By Gabriel Araujo
SAO PAULO (Reuters) -Brazilian motor maker WEG SA on Wednesday reported a drop in quarterly net income and said operating margins remained under pressure from supply chain issues, sending its shares down.
WEG’s net income fell 19.5% to 912.96 million reais ($168.64 million) in the second quarter, while operating margins missed 2021 levels amid rising raw material costs.
The company’s shares were down 3.5% at 26.03 reais in morning trading, making it one of the biggest fallers on Brazil’s Bovespa stock index, which fell 0.9%.
“The results confirmed our expectations of good demand for our products and services,” WEG said in a securities filing.

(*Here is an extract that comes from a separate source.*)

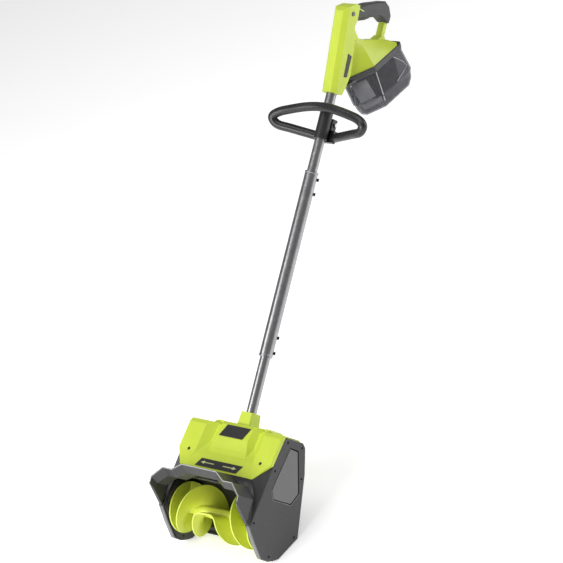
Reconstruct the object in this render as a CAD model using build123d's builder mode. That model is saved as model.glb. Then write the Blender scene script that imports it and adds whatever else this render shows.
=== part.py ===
from build123d import *
import math
import os

# ---------------------------------------------------------------------------
# Driving dimensions in mm.
# World frame: the scraper rests on Z = 0, the auger mouth looks toward -Y.
# Shaft frame: s runs up the shaft axis, f is the distance toward the front.
# ---------------------------------------------------------------------------
LEAN = 48.5
SHAFT_FOOT_Y = -121.5
SIN = math.sin(math.radians(LEAN))
COS = math.cos(math.radians(LEAN))
ALONG = (0, SIN, COS)
FRONT = (0, -COS, SIN)

WALL = 3.5
GAP = 0.4

# head
AUGER_S = 131.0
AUGER_R = 63.0
SCROLL_R = 69.5
MOUTH_HALF = 126.2
END_WALL = 4.0
SIDE_IN = 130.3
HALF_WIDTH = 145.0
AUGER_HALF = 124.5
AUGER_PITCH = 104.4
BLADE = 3.0
HUB_R = 13.0
AUGER_SHAFT_R = 6.0
BEARING_R = 14.0
COVER_TOP = 346.0
NECK_TOP = 382.0
SCRAPER_T = 3.0
SCRAPER_FRONT = -12.0
SCRAPER_REAR = 36.0

# drive
MOTOR_S = 243.0
MOTOR_R = 29.0
MOTOR_X0 = -66.0
MOTOR_X1 = 14.0
PULLEY_X0 = -139.5
PULLEY_T = 7.0
MOTOR_PULLEY_R = 11.0
AUGER_PULLEY_R = 33.0
BELT_T = 2.4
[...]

But WEG’s EBITDA margin, closely watched by the market, dropped 0.6 percentage point from the previous three months to 17.5%, below the 24.2% seen a year ago.
Analysts at Guide Investimentos said the results were marginally negative due to worsening margins, but noted a resilient overall performance with demand still strong, reiterating their “buy” recommendation.
“The company is expected to return to reporting rising figures and better margins in coming quarters as costs cool down,” they said.
WEG said that having to deal with global supply chain disruptions and rising raw material costs, implied a greater need for working capital. But it also said its long-term-oriented business model helped to mitigate such risks.
Jaragua do Sul-based WEG noted that last year’s second-quarter results had a one-off positive impact from tax credits, and said that excluding this tax impact its second-quarter net profit this year would be up 6.6%.
WEG’s operating net revenue rose 25% from a year earlier to 7.18 billion reais, driven by a 41.1% jump in local revenues.
Revenues in Brazil were boosted by a strong performance in electric and low voltage motors, highlighting sectors such as renewable energy generation, power transmission and distribution. External markets showed good demand for industrial goods, the company said.